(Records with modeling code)
>>

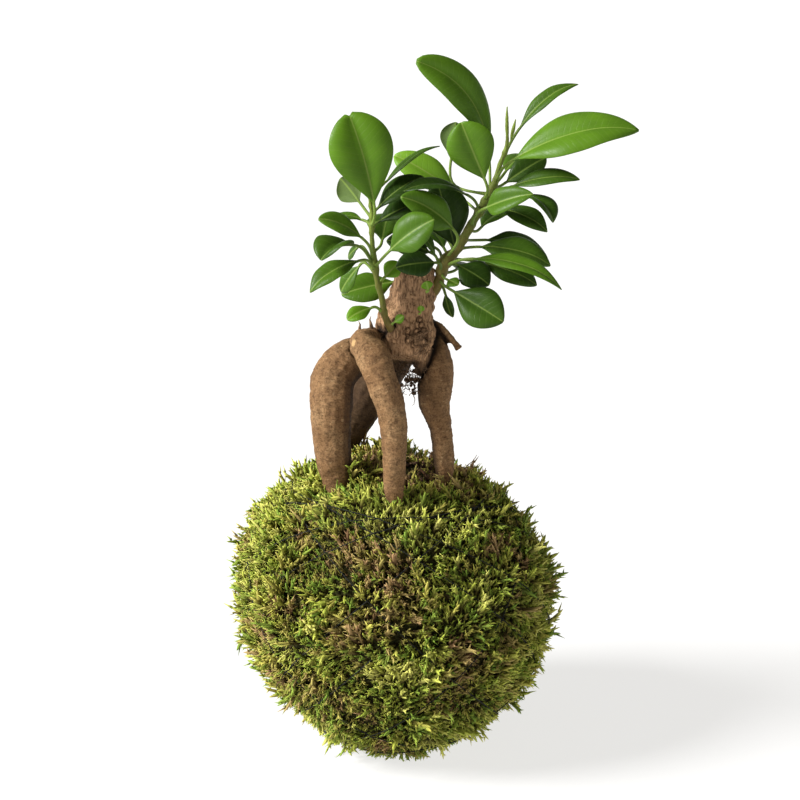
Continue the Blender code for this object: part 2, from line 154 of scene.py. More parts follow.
WART_SIZES = (0.8, 1.4)
WART_RING = 0.45

# Fine roots and crumbs of peat: how many hang where, and the few that stand alone, each with its start,
# heading, length, radius and how much it wanders.
BEARD_ROOTS = 26
TANGLE_ROOTS = 46
SIDE_ROOTS = 14
CROWN_ROOTS = 40
HAIR_STEPS = 7
LONE_ROOTS = (
    ((-32, 18, 112), (-1, 0.1, 0.3), 17, 0.3, 0.12),
    ((-34, 16, 110), (-1, -0.1, 0.45), 13, 0.25, 0.15),
    ((30, 10, 118), (0.4, 0, 1), 10, 0.25, 0.2),
)
SPIKES = (
    ((-14, -15, 182, 1.3), (-14.2, -15, 186, 0.6), (-14, -15, 187.5, 0.35), (-14.6, -15, 189, 0.1)),
    ((-9, -15, 184, 1.2), (-9.6, -15, 188, 0.6), (-10, -15, 189.5, 0.3), (-9.5, -15, 191, 0.1)),
)
CRUMBS = 90
TANGLE_CRUMBS = 34

LEFT_SHOOT = (
    (0, -16, 184, 1.9), (-2, -19, 188, 1.7), (-4, -19, 193, 1.4), (-5, -18, 199, 1.3), (-7, -17, 207, 1.2),
    (-8, -16, 213, 1.2), (-9, -16, 223, 1), (-9, -16, 233, 0.9), (-10, -16, 240, 0.6),
)
RIGHT_SHOOT = (
    (12, -5, 196, 2.4), (17, -6, 200, 2.2), (19, -6, 206, 2), (21, -6, 212, 2.1), (26, -5, 217, 1.9),
    (30, -4, 224, 1.8), (36, -2, 234, 1.6), (41, -1, 243, 1.3), (43, 0, 250, 1.1), (46, 0, 259, 0.9),
    (46, 0, 268, 0.7), (46, 0, 275, 0.3),
)
LEFT = "left_shoot"
RIGHT = "right_shoot"
SHOOTS = {LEFT: LEFT_SHOOT, RIGHT: RIGHT_SHOOT}
BUD = ((47.6, 0, 261, 0.2), (48, 0, 263, 0.6), (48.6, -1, 266, 0.8), (49.5, -1, 270, 0.2))

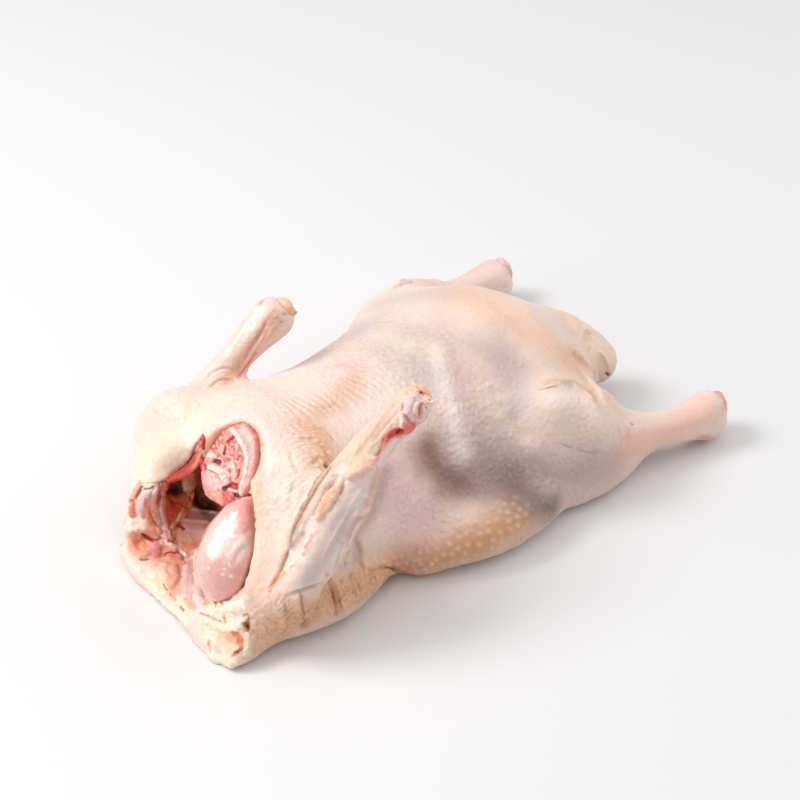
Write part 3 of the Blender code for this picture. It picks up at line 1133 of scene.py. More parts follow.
@dataclass
class DuckSkin:
    """The carcass: skin, the cut rim of the opening and the walls of the hollow."""

    nodes: dict[str, bpy.types.Object]
    eye: Eye
    box: tuple[Vector, Vector]
    voxel: float = 0.0029
    smoothing: int = 5
    far_share: float = 0.4          # how strong the folds are on the far side
    wall_share: float = 0.9         # how much of their own tint the walls of the hollow take
    spared: float = 0.8             # how much of the skin's colours the walls are spared
    narrow: float = 2.0             # a stroke narrower than this, in millimetres, needs fine faces
    thin: float = 1.6               # and a strand thinner than this the finest
    wall_edge: float = 1.12         # how far out a wall is taken, in radii of the hollow
    wall_fade: float = 0.1
    wall_facing: float = 0.1        # how much a wall faces the hollow's middle, as a cosine
    facing_fade: float = 0.3
    uneven_skin: Unevenness = Unevenness(16, 0.5, 11)
    uneven_pebbles: Unevenness = Unevenness(3.0, 0.35, 15)
    uneven_all: Unevenness = Unevenness(5, 0.22, 12)
    uneven_walls: Unevenness = Unevenness(4, 0.5, 13)
    finish: WetFinish = WetFinish("duck skin", pits=1.1, mottle=0.06, creases=0.9, scatter=0.16, bump=0.9)
    finest_areas: tuple[tuple[Triple, float], ...] = (((0.064, -0.052, 0.110), 0.016),)
    hollow: tuple[tuple[Triple, Triple, float], ...] = (
        ((0.003, -0.1196, 0.038), (0.047, 0.079, 0.030), 10.0),
        ((-0.002, -0.1756, 0.036), (0.046, 0.031, 0.027), 35.0),
        ((0.006, -0.1296, 0.0795), (0.0225, 0.0135, 0.0272), -35.0),
    )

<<

# TASK TO COMPLETE:
Reproduce every line above without error.

# RESPONSE:
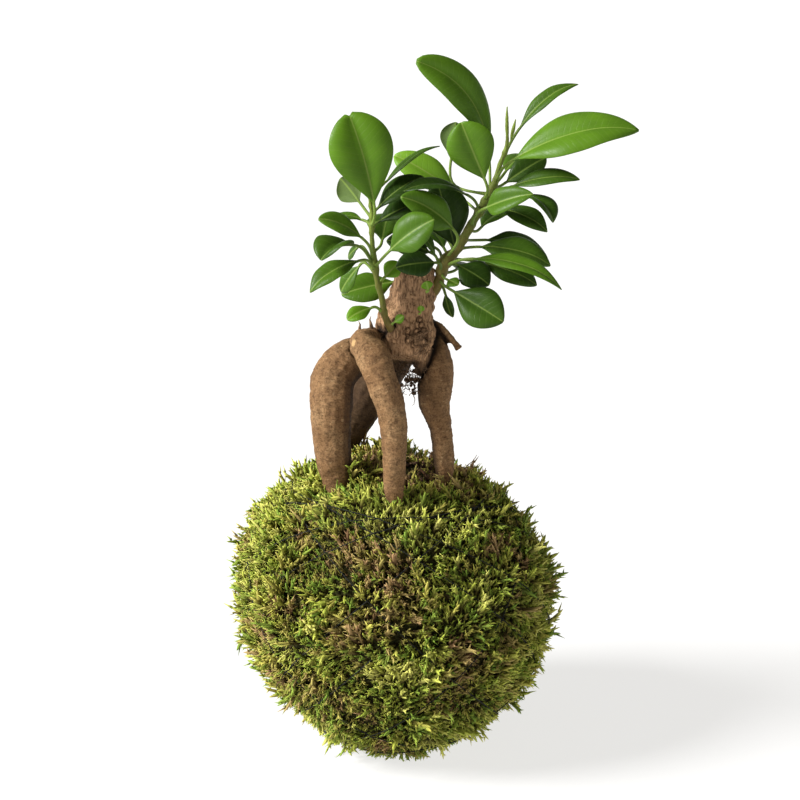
Continue the Blender code for this object: part 2, from line 154 of scene.py. More parts follow.
WART_SIZES = (0.8, 1.4)
WART_RING = 0.45

# Fine roots and crumbs of peat: how many hang where, and the few that stand alone, each with its start,
# heading, length, radius and how much it wanders.
BEARD_ROOTS = 26
TANGLE_ROOTS = 46
SIDE_ROOTS = 14
CROWN_ROOTS = 40
HAIR_STEPS = 7
LONE_ROOTS = (
    ((-32, 18, 112), (-1, 0.1, 0.3), 17, 0.3, 0.12),
    ((-34, 16, 110), (-1, -0.1, 0.45), 13, 0.25, 0.15),
    ((30, 10, 118), (0.4, 0, 1), 10, 0.25, 0.2),
)
SPIKES = (
    ((-14, -15, 182, 1.3), (-14.2, -15, 186, 0.6), (-14, -15, 187.5, 0.35), (-14.6, -15, 189, 0.1)),
    ((-9, -15, 184, 1.2), (-9.6, -15, 188, 0.6), (-10, -15, 189.5, 0.3), (-9.5, -15, 191, 0.1)),
)
CRUMBS = 90
TANGLE_CRUMBS = 34

LEFT_SHOOT = (
    (0, -16, 184, 1.9), (-2, -19, 188, 1.7), (-4, -19, 193, 1.4), (-5, -18, 199, 1.3), (-7, -17, 207, 1.2),
    (-8, -16, 213, 1.2), (-9, -16, 223, 1), (-9, -16, 233, 0.9), (-10, -16, 240, 0.6),
)
RIGHT_SHOOT = (
    (12, -5, 196, 2.4), (17, -6, 200, 2.2), (19, -6, 206, 2), (21, -6, 212, 2.1), (26, -5, 217, 1.9),
    (30, -4, 224, 1.8), (36, -2, 234, 1.6), (41, -1, 243, 1.3), (43, 0, 250, 1.1), (46, 0, 259, 0.9),
    (46, 0, 268, 0.7), (46, 0, 275, 0.3),
)
LEFT = "left_shoot"
RIGHT = "right_shoot"
SHOOTS = {LEFT: LEFT_SHOOT, RIGHT: RIGHT_SHOOT}
BUD = ((47.6, 0, 261, 0.2), (48, 0, 263, 0.6), (48.6, -1, 266, 0.8), (49.5, -1, 270, 0.2))

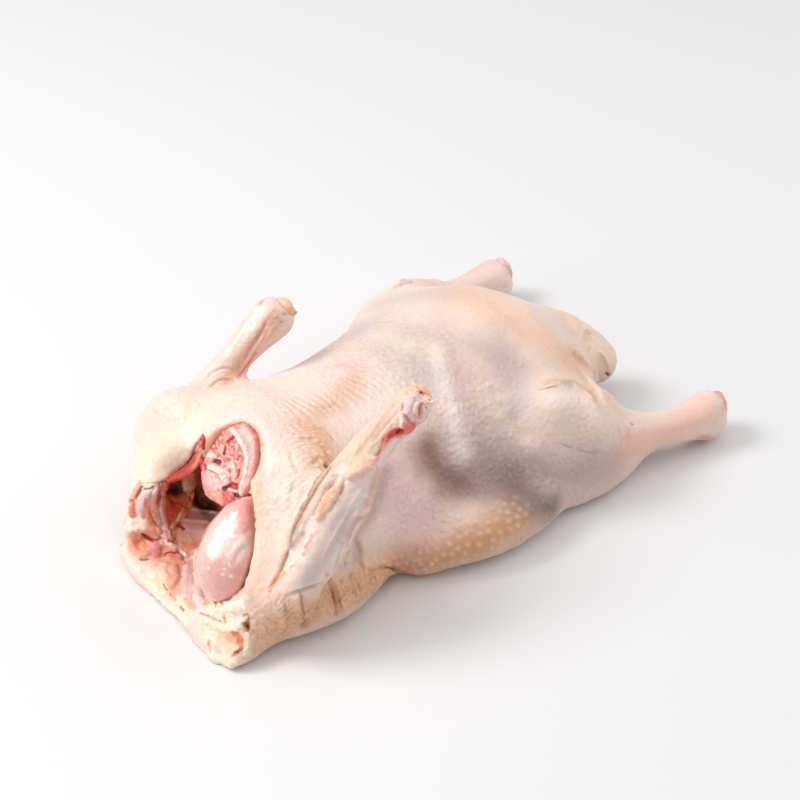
Write part 3 of the Blender code for this picture. It picks up at line 1133 of scene.py. More parts follow.
@dataclass
class DuckSkin:
    """The carcass: skin, the cut rim of the opening and the walls of the hollow."""

    nodes: dict[str, bpy.types.Object]
    eye: Eye
    box: tuple[Vector, Vector]
    voxel: float = 0.0029
    smoothing: int = 5
    far_share: float = 0.4          # how strong the folds are on the far side
    wall_share: float = 0.9         # how much of their own tint the walls of the hollow take
    spared: float = 0.8             # how much of the skin's colours the walls are spared
    narrow: float = 2.0             # a stroke narrower than this, in millimetres, needs fine faces
    thin: float = 1.6               # and a strand thinner than this the finest
    wall_edge: float = 1.12         # how far out a wall is taken, in radii of the hollow
    wall_fade: float = 0.1
    wall_facing: float = 0.1        # how much a wall faces the hollow's middle, as a cosine
    facing_fade: float = 0.3
    uneven_skin: Unevenness = Unevenness(16, 0.5, 11)
    uneven_pebbles: Unevenness = Unevenness(3.0, 0.35, 15)
    uneven_all: Unevenness = Unevenness(5, 0.22, 12)
    uneven_walls: Unevenness = Unevenness(4, 0.5, 13)
    finish: WetFinish = WetFinish("duck skin", pits=1.1, mottle=0.06, creases=0.9, scatter=0.16, bump=0.9)
    finest_areas: tuple[tuple[Triple, float], ...] = (((0.064, -0.052, 0.110), 0.016),)
    hollow: tuple[tuple[Triple, Triple, float], ...] = (
        ((0.003, -0.1196, 0.038), (0.047, 0.079, 0.030), 10.0),
        ((-0.002, -0.1756, 0.036), (0.046, 0.031, 0.027), 35.0),
        ((0.006, -0.1296, 0.0795), (0.0225, 0.0135, 0.0272), -35.0),
    )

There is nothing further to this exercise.